Raw files from cameras have meta data that tells raw converters the info of which color profile and lenses it’s taken with, but any camera worth using professionally doesn’t have any native corrections on raw files. However, in special cases as with lenses with high distortion, the raw files have a distortion profile on by default.
Correct, I was referring to RAW shot on mobile devices not a proper DSLR. That was my observations based off of using the iPhone raw and android raw formats.
This isn’t my area of expertise so if I’m wrong about that aspect too let me know! 😃
Oh, so you have no idea what you’re talking about.
So what was I wrong about? I’m always happy to learn from my mistakes! 😊
Do you have some whitepapers I can reference too?
How about a couple decades of industry experience instead?
Gonna provide more information or is this just a trust me bro situation?
Not sure what I’d have to gain from just lying on the Internet about inconsequential things.
Also not sure I can disclose too many technical details due to NDAs, but I’ve worked on camera stacks on multiple Android-based devices. Yes, there’s tons of layers of firmware and software throughout the camera stack, but it very importantly does not alter consequential elements of images, and concentrates on image quality, not image contents.
While the sensors in smartphones might not be as physically large as those in DSLRs - at least, in general - there’s still significant quality in the raw sensor data that does not inherently require the sort of image stitching that Apple is doing.
Oh, so your excuse is you are illiterate?
🙄
Edit: oh, you’re the actual illiterate person from another post. Thanks for stalking me.
You think too highly of yourself.
When you comment spam just about every thread you’ll come across people multiple times.
What’s on the light sensor when? There’s no shutter, it can just capture a continuous stream of light indefinitely.

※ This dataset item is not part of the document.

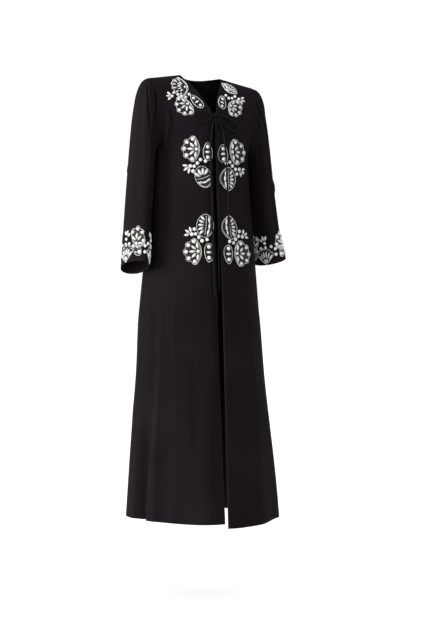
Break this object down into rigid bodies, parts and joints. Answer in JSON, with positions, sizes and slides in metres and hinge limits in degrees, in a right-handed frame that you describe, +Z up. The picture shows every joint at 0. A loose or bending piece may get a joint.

Most people want a rough representation of what’s hitting the sensor when they push the button. But they don’t actually care about the sensor, they care about what they can see, which doesn’t include the blur from the camera wobbling, or the slight blur of the subject moving.
They want the lighting to match how they perceived the scene, even though that isn’t what the sensor picked up, because your brain edits what you see before you comprehend the image.
Doing those corrections is a small step to incorporating discontinuities in the capture window for better results.